First, the Regulatory Accountability Act would impose an unworkable, cost-based decision standard, setting up agencies for paralysis by analysis that would obstruct protections for Americans.
The pre-reform TSCA demanded that EPA prove it had selected the “least burdensome” regulatory option when promulgating a rule. If EPA had wanted to adopt an option any more burdensome than the “least burdensome” one—for example, banning the sale of asbestos, instead of just labeling asbestos-containing products—TSCA required that the Agency perform a full risk analysis and cost-benefit analysis of every less burdensome alternative, and prove each alternative was insufficient to address the risk.
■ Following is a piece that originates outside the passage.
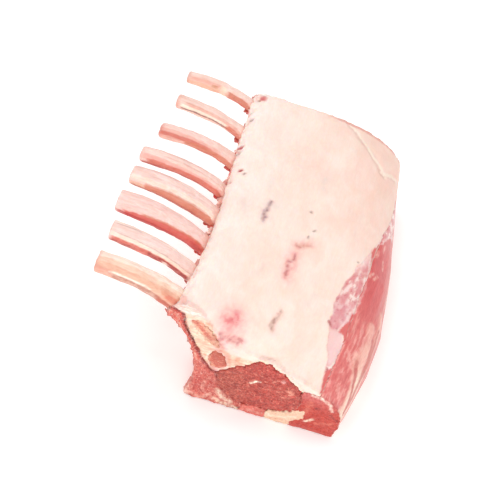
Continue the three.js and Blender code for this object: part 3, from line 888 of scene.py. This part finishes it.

These requirements imposed evidentiary and analytic burdens on EPA that proved impossible to meet, effectively tying the Agency’s hands with respect to protecting the public from hazardous chemicals.
The newly reformed TSCA eliminated all of these problems in the service of regulatory efficiency and certainty. Under the reformed statute, EPA is required to demonstrate that it has considered key factors—including costs and risk—and has reached a rational conclusion. But it is not required to prove that its decision meets a specific cost-based decision metric, as it was under the pre-reform TSCA.
Yet the Regulatory Accountability Act would revive the pre-reform TSCA approach, imposing an onerous analytic cost-based standard for major protections. All federal agencies generally would be required to prove that their rule met the specific analytic standard laid out in the Act. The Act would also require agencies to consider and analyze substantial alternatives or other responses identified by interested persons, without imposing any clear limit on how many alternatives that would entail, and regardless of whether information concerning those alternatives was reasonably available. In addition, for major or high-impact rules, agencies would have to conduct formal cost-benefit analysis and other analyses on each such alternative. Any deviation from these nitpicky procedures, meanwhile, could prompt a court to toss out the promulgated regulation, regardless of the threat to the public as result of the regulation’s demise.
A second example of how the Regulatory Accountability Act would resurrect failed features of the pre-reform TSCA law would be through its imposition of a requirement on agencies to hold needless, burdensome public hearings. The pre-reform TSCA allowed any person to request a hearing on any rule. These hearings allowed for witnesses, cross-examinations, oral presentations, and other onerous, unnecessary hearing procedures to resolve material issues. This feature of the statute created a powerful opportunity for critics to slow down the rulemaking process, and it duplicated many other aspects of the law that already provided ample opportunity for the public to comment and provide feedback. Not surprisingly, this requirement was thoroughly rejected and excised from the new, reformed TSCA.
Nevertheless, the Regulatory Accountability Act would reinstate this failed requirement and apply it broadly to the development of all government safeguards. Under the bill, any person would be able to request a hearing on any major or high-impact rule, except in certain narrow circumstances. EPA would have to hold a hearing if any factual issue was in dispute—which is virtually always the case for someone. With this approach, attorneys would argue over science-based determinations made by agency scientists in needless show trials. Any individual seeking to delay a rulemaking could use this provision to draw out and delay protections for Americans.
The Regulatory Accountability Act may sound innocuous, but it puts our health, safety, and environment at risk. Imagine a world where efforts to update food safety requirements in the face of a pressing health threat were stymied. Or attempts to establish new protections after a disaster like the Deepwater Horizon oil spill were thwarted. Or efforts to protect the public from asbestos were derailed.
This is the world that the Regulatory Accountability Act would create, across all areas of government. This blandly titled bill is deeply flawed and deeply problematic—a sneak attack on essential protections.